Hunter86004
Member
Not to stray off the topic of bump stocks, but the ATF attempt to ban M855 had sound legal reasoning behind it based strictly on the statute. The statute bans any handgun ammunition with a steel core (mild or hardened is is not specified in the law), and the slew of AR pistols now on the market made the 5.56x45 cartridge a pistol cartridge.
18 U.S. Code § 921(a)(17)(B)
(B)The term “armor piercing ammunition” means—
(i) a projectile or projectile core which may be used in a handgun and which is constructed entirely (excluding the presence of traces of other substances) from one or a combination of tungsten alloys, steel, iron, brass, bronze, beryllium copper, or depleted uranium; or
(ii) a full jacketed projectile larger than .22 caliber designed and intended for use in a handgun and whose jacket has a weight of more than 25 percent of the total weight of the projectile.
The only exception to the above is a finding by the Attorney General that the projectile in question is primarily intended to be used for sporting or industrial purposes. M855 currently operates under just such a sporting purposes exemption, but any future Attorney General could reverse that decision.

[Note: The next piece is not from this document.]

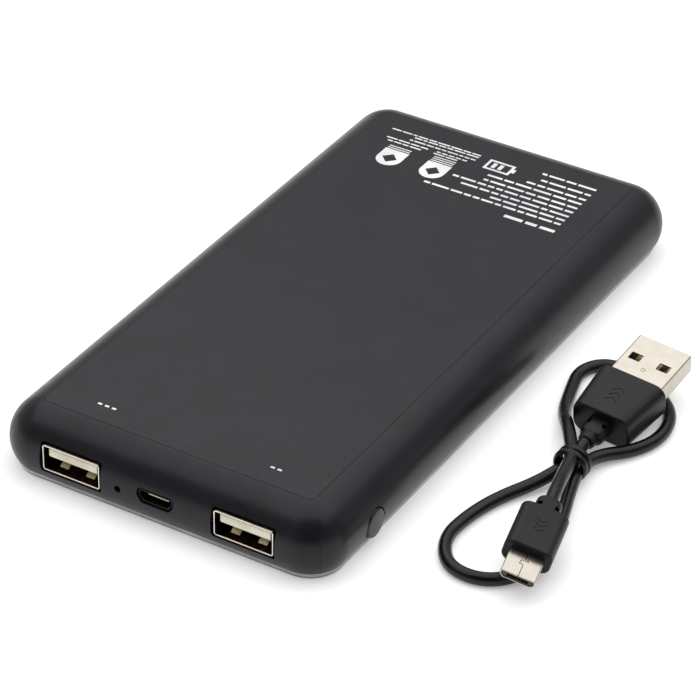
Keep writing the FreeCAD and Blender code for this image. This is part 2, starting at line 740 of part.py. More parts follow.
def make_switch():
    """The side-acting tactile switch behind the button."""
    block("switch_body", ("switch_depth", "switch_length", "switch_height"),
          ("switch_front - switch_depth / 2", "button_along"), "board_top", "0.3")
    socket = doc.getObject("switch_body")
    hole = sketch_on(socket, "YZ_Plane", "plunger_socket", "button_along", "plunger_centre",
                     "switch_front")
    rectangle(hole, "plunger_length + plunger_play", "plunger_height + plunger_play")
    pocket(socket, hole, "socket_depth")
    plunger = new_body("switch_plunger")
    sketch = sketch_on(plunger, "YZ_Plane", "face", "button_along", "plunger_centre",
                       "switch_front - plunger_root")
    rectangle(sketch, "plunger_length", "plunger_height")
    pad(plunger, sketch, "plunger_root + plunger_reach")


# ---------------------------------------------------------------- cells and wiring

def make_cells():
    """Two stacked pouch cells with their tape, foam pad and joining strips."""
    front = "cell_along - cell_length / 2"
    block("cell_lower", ("cell_width", "cell_length", "cell_thickness"), ("0", "cell_along"),
          "cell_floor", "cell_corner")
    block("cell_tape", ("cell_width - 12", "cell_length - 12", "tape_thickness"), ("0", "cell_along"),
          "cell_floor + cell_thickness")
    block("cell_upper", ("cell_width", "cell_length", "cell_thickness"), ("0", "cell_along"),
          "cell_floor + cell_thickness + tape_thickness", "cell_corner")
    pad_bottom = "cell_floor + 2 * cell_thickness + tape_thickness"
    block("foam_pad", ("cell_width - 8", "cell_length - 10", "ceiling_height - ( %s )" % pad_bottom),
          ("0", "cell_along"), pad_bottom, "1.0")
    low = "cell_floor + cell_thickness / 2 - strip_thickness / 2"
    high = "cell_floor + cell_thickness * 1.5 + tape_thickness - strip_thickness / 2"
    tab = ("strip_width", "strip_reach", "strip_thickness")
    bridge = ("strip_width", "strip_thickness", "cell_thickness + tape_thickness + strip_thickness")
    for name, side in (("positive", 1), ("negative", -1)):
        across = "%d * strip_across" % side
        pieces = []
        for level, height in (("low", low), ("high", high)):
            pieces.append(bar("%s_tab_%s" % (name, level), tab,
                              (across, front + " - strip_reach / 2"), height))
        pieces.append(bar("%s_bridge" % name, bridge,
                          (across, front + " - strip_reach + strip_thickness / 2"), low))
        fused("%s_strip" % name, pieces)


# how far along the slab and how high each bend of a lead lies
WIRE_ROUTE = [(-40.7, 9.0), (-42.6, 9.0), (-45.0, 6.15), (-48.0, 6.15)]


def rounded_path(points):
    """Straight runs through hand-set points, joined by tangent arcs; also each arc's radius.

    Each arc takes 0.45 of the shorter of its two runs from either side of its point.
    """
    corners = [FreeCAD.Vector(*point) for point in points]
    edges = []
    radii = []
    start = corners[0]
    for before, here, after in zip(corners, corners[1:], corners[2:]):
        back = before - here
        ahead = after - here
        cut = 0.45 * min(back.Length, ahead.Length)
        back.normalize()
        ahead.normalize()
        half_turn = (math.pi - back.getAngle(ahead)) / 2
        radius = cut / math.tan(half_turn)
        radii.append(radius)
        entry = here + back * cut
        leave = here + ahead * cut
        bisector = back + ahead
        bisector.normalize()
        middle = here + bisector * (radius / math.cos(half_turn) - radius)
        edges.append(Part.LineSegment(start, entry).toShape())
        edges.append(Part.Arc(entry, middle, leave).toShape())
        start = leave
    edges.append(Part.LineSegment(start, corners[-1]).toShape())
    return Part.Wire(edges), radii


def tube(label, points, diameter):
    """A round tube along a path of runs and arcs, checked against section times length."""
    path, radii = rounded_path(points)
    section = Part.Wire(Part.Circle(FreeCAD.Vector(*points[0]),
                                    FreeCAD.Vector(*points[1]) - FreeCAD.Vector(*points[0]),
                                    diameter / 2).toShape())
    solid = path.makePipeShell([section], True, False)
    wanted = math.pi * diameter ** 2 / 4 * path.Length
    if abs(solid.Volume / wanted - 1) > 0.01:
        raise RuntimeError("%s: volume %.2f, section times length %.2f" % (label, solid.Volume, wanted))
    feature = doc.addObject("Part::Feature", label)
    feature.Label = label
    feature.Shape = solid
    SUB_PARTS.append(feature)
    print("%s: length %.1f, radii %s" % (label, path.Length, " ".join("%.1f" % r for r in radii)))
    return feature


def make_wires():
    """The two leads from the joining strips to the board."""
    for name, side in (("red_wire", 1), ("black_wire", -1)):
        across = side * value("strip_across")
        route = [(across, along, height) for along, height in WIRE_ROUTE]
        tube(name, route, value("wire_diameter"))


# ---------------------------------------------------------------- charge cable

PLUG_PLACE = FreeCAD.Placement(FreeCAD.Vector(58.92, 9.52, 6.01), FreeCAD.Rotation(85.6, -8.95, 2.2))
SMALL_PLACE = FreeCAD.Placement(FreeCAD.Vector(66.89, -49.49, 6.28),
                                FreeCAD.Rotation(-77.8, 4.95, -14.8))
TIE_PLACE = FreeCAD.Placement(FreeCAD.Vector(58.87, -15.9, 3.67), FreeCAD.Rotation())

# The cord's route from the USB-A plug's neck, through the tie, round the loop under the small
# plug, back through the tie, round the loop under the USB-A plug and through the tie once more.
FLOOR = 1.36
CORD_ROUTE = [
    (57.55, -8.06, 3.23), (57.25, -11.6, 2.45), (57.9, -15.9, 2.97), (55.0, -22.7, 1.8),
    (50.6, -30.7, FLOOR), (48.6, -38.5, FLOOR), (48.1, -46.7, FLOOR), (52.6, -53.9, FLOOR),
    (60.4, -54.5, FLOOR), (65.8, -49.3, FLOOR), (66.6, -40.4, FLOOR), (64.6, -31.4, FLOOR),
    (61.6, -21.9, 2.2), (60.2, -15.9, 2.87), (60.9, -9.3, 2.2), (66.1, -3.0, FLOOR),
    (68.5, 4.2, FLOOR), (66.6, 12.0, FLOOR), (60.5, 17.2, FLOOR), (54.3, 20.4, FLOOR),
    (47.5, 20.7, FLOOR), (44.0, 15.5, FLOOR), (45.8, 8.5, FLOOR), (48.6, -0.2, 2.2),
    (54.0, -8.4, 5.5), (58.7, -15.7, 5.5), (60.6, -22.0, 6.9), (62.45, -29.05, 8.07),
    (63.57, -34.17, 7.63),
]


def lay(things, placement):
    for thing in things:
        thing.Placement = placement


def make_usb_plug():
    """The USB-A plug, drawn with its tip towards +X and its origin where the metal meets the grip."""
    shell = new_body("usb_plug_shell")
    outside = sketch_on(shell, "YZ_Plane", "outside", out="-1 * plug_seat")
    rounded_rectangle(outside, "plug_width", "plug_thickness", "plug_corner")
    pad(shell, outside, "plug_seat + plug_reach")
    inside = sketch_on(shell, "YZ_Plane", "inside", out="plug_reach")
    rounded_rectangle(inside, "plug_width - 2 * plug_metal", "plug_thickness - 2 * plug_metal",
                      "plug_corner / 2")
    pocket(shell, inside, "plug_seat + plug_reach - plug_end")
    faces = (("top", "plug_thickness / 2"), ("under", "-1 * plug_thickness / 2 + plug_metal"))
    for face, height in faces:
        for side in (-1, 1):
            window = sketch_on(shell, "XY_Plane", "window_%s_%d" % (face, side + 1),
                               "plug_reach - plug_window_along", "%d * plug_window_across" % side,
                               height)
            rectangle(window, "plug_window_length", "plug_window_width")
            pocket(shell, window, "plug_metal")
    floor = "-1 * plug_thickness / 2 + plug_metal + core_lift"
    core = ("plug_seat + plug_reach - plug_end - core_setback", "plug_width - core_play",
            "core_thickness")
    insulator = block("usb_plug_insulator", core,
                      ("( plug_reach - core_setback - plug_seat + plug_end ) / 2", "0"), floor)
    contacts = []
    for index, offset in enumerate(CONTACT_PLACES):
        sizes = ("plug_contact_length", "plug_contact_width", "contact_thickness")
        centre = ("plug_reach - plug_contact_start - plug_contact_length / 2", offset)
        contacts.append(bar("usb_plug_contact_%d" % index, sizes, centre,
                            floor + " + core_thickness"))
    contacts = group("usb_plug_contacts", contacts)
    sizes = ("plug_grip_width", "plug_grip_rear_width", "plug_grip_thickness", "plug_grip_length",
             "plug_grip_corner")
    grip = make_grip("usb_plug_grip", sizes, "plug_seat", rounded_seat)
    relief = make_relief("usb_plug_relief", "plug_grip_length")
    lay([shell, insulator, contacts, grip, relief], PLUG_PLACE)


def rounded_seat(sketch):
    rounded_rectangle(sketch, "plug_width", "plug_thickness", "plug_corner")


def keyed_seat(sketch):
    keyed_trapezoid(sketch, "small_width", "small_width - 2 * small_chamfer", "small_thickness",
                    "small_thickness - small_chamfer")


def make_grip(label, sizes, seat_depth, draw_seat):
    """A moulded grip behind a plug's metal, narrowing rearwards, with the metal's socket."""
    width, rear_width, thickness, length, corner = sizes
    grip = new_body(label)
    front = sketch_on(grip, "YZ_Plane", "front")
    rounded_rectangle(front, width, thickness, corner)
    rear = sketch_on(grip, "YZ_Plane", "rear", out="-1 * " + length)
    rounded_rectangle(rear, rear_width, thickness, corner)
    loft(grip, front, rear)
    seat = sketch_on(grip, "YZ_Plane", "seat")
    draw_seat(seat)
    pocket(grip, seat, seat_depth)
    return grip


def make_relief(label, start):
    """A short strain relief with two crosswise slots and a round neck, behind a grip."""
    relief = new_body(label)
    body = sketch_on(relief, "YZ_Plane", "body", out="-1 * %s - relief_length" % start)
    rounded_rectangle(body, "relief_width", "relief_thickness", "relief_corner")
    pad(relief, body, "relief_length")
    for side in (-1, 1):
        slot = sketch_on(relief, "XY_Plane", "slot_%d" % (side + 1), "-1 * %s - slot_along" % start,
                         "%d * ( relief_width / 2 - slot_inset )" % side, "relief_thickness / 2")
        rectangle(slot, "slot_width", "slot_length")
        pocket(relief, slot, "slot_depth")
    if label == "usb_plug_relief":
        neck = sketch_on(relief, "YZ_Plane", "neck",
                         out="-1 * %s - relief_length - neck_length" % start)
        circle(neck, "neck_diameter")
        pad(relief, neck, "neck_length")
    return relief


def make_small_plug():
    """The micro-USB plug, drawn like the larger one."""
    shell = new_body("micro_plug_shell")
    outside = sketch_on(shell, "YZ_Plane", "outside", out="-1 * small_seat")
    keyed_seat(outside)
    pad(shell, outside, "small_seat + small_reach")
    inside = sketch_on(shell, "YZ_Plane", "inside", out="small_reach")
    keyed_trapezoid(inside, "small_width - 2 * small_metal",
                    "small_width - 2 * small_chamfer - 1.2 * small_metal",
                    "small_thickness - 2 * small_metal",
                    "small_thickness - small_chamfer - small_metal")
    pocket(shell, inside, "small_seat + small_reach - plug_end")
    insulator = new_body("micro_plug_insulator")
    core = sketch_on(insulator, "YZ_Plane", "core", out="plug_end - small_seat")
    keyed_trapezoid(core, "small_width - 2 * small_metal - small_play",
                    "small_width - 2 * small_chamfer - 1.3 * small_metal",
                    "small_thickness - 2 * small_metal - small_play",
                    "small_thickness - small_chamfer - small_metal")
    pad(insulator, core, "small_seat + small_reach - plug_end - small_setback")
    slot = sketch_on(insulator, "YZ_Plane", "slot", "0", "-1 * small_slot_drop",
                     "small_reach - small_setback")
    rectangle(slot, "small_slot_width", "small_slot_height")
    pocket(insulator, slot, "small_slot_depth")
    contacts = []
    for index in range(5):
        sizes = ("small_contact_length", "small_contact_width", "micro_contact_thickness")
        centre = ("small_reach - small_contact_start - small_contact_length / 2",
                  "micro_contact_pitch * %d" % (index - 2))
        contacts.append(bar("micro_plug_contact_%d" % index, sizes, centre,
                            "-1 * small_slot_drop - small_slot_height / 2"))
    contacts = group("micro_plug_contacts", contacts)
    sizes = ("small_grip_width", "small_grip_rear_width", "small_grip_thickness",
             "small_grip_length", "small_grip_corner")
    grip = make_grip("micro_plug_grip", sizes, "small_seat", keyed_seat)
    relief = make_relief("micro_plug_relief", "small_grip_length")
    lay([shell, insulator, contacts, grip, relief], SMALL_PLACE)


def make_cord_and_tie():
    """The cord in one length, and the double-beaded rubber tie round its three strands."""
    tube("charge_cord", CORD_ROUTE, value("cord_diameter"))
    tie = new_body("cord_tie")
    ring = sketch_on(tie, "XZ_Plane", "ring", out="-1 * tie_length / 2")
    circle(ring, "2 * tie_outer_radius")
    pad(tie, ring, "tie_length")
    hole = sketch_on(tie, "XZ_Plane", "hole", out="tie_length / 2")
    circle(hole, "2 * tie_inner_radius")
    pocket(tie, hole, "tie_length")
    lay([tie], TIE_PLACE)


make_upper_shell()
make_lower_cover()
make_base_plate()
make_cells()
make_wires()
make_circuit_board()
make_board_parts()
make_usb_port("left", -1)
make_usb_port("right", 1)
make_micro_port()
make_light()
make_button()
make_switch()
make_usb_plug()
make_small_plug()
make_cord_and_tie()
doc.recompute()

# ---------------------------------------------------------------- checks and export

for thing in doc.Objects:
    if "Invalid" in thing.State or "Error" in thing.State:
        raise RuntimeError("%s failed: %s" % (thing.Name, thing.State))
for part in SUB_PARTS:
    if part.Shape.isNull() or not part.Shape.isValid() or part.Shape.Volume <= 0:
        raise RuntimeError("%s has no valid solid" % part.Label)
for part in SUB_PARTS:
    part.Shape.exportStep("parts/%s.step" % part.Label)
    box = part.Shape.BoundBox
    print("%-24s solids %d  volume %9.2f  x %.2f %.2f  y %.2f %.2f  z %.2f %.2f" % (
        part.Label, len(part.Shape.Solids), part.Shape.Volume,
        box.XMin, box.XMax, box.YMin, box.YMax, box.ZMin, box.ZMax))
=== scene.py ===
import json
import math
import random

import bmesh
import bpy
from mathutils import Euler, Matrix, Vector


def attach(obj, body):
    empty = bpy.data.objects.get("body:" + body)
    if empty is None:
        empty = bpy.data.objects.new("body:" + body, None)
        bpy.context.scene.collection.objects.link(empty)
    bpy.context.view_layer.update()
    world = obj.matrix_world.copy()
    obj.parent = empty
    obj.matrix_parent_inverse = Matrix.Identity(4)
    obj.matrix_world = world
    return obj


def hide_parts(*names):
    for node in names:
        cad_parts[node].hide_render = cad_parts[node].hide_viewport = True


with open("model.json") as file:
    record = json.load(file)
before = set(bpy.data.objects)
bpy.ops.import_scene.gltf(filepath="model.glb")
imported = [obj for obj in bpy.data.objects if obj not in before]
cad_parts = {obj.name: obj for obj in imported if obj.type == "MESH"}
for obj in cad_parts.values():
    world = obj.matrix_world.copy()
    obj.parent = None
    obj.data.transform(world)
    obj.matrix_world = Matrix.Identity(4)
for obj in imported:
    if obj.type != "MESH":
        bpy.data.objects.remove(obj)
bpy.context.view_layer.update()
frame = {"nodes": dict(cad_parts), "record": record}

# Power bank with its tied charge cable. Everything is worked out in millimetres and scaled to
# metres when a mesh is made; only the camera, the lights and the cord are written in metres.
MM = 0.001


# ---------------------------------------------------------------- camera

CAMERA_PLACE = Vector((0.27772, -0.47225, 0.37366))
CAMERA_ANGLES = (30.5, 34.34, 0.895)        # azimuth, elevation and roll, in degrees
LENS_MM = 167.39
SENSOR_MM = 36.0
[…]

M855 projectiles do not fit under the definition of armor piercing because they do not have a core constructed ENTIRELY of iron or steel. There is a lead slug behind the steel penetrator, which excludes it from being AP and makes it handgun legal. Had ATF not backed away and used the 'sporting purposes' excuse, I would like to know what their "sound legal reasoning" would have been since only Congress and the president's signature can change a statute. Same thing with bump stocks which do not fit the statutory definition of a machinegun.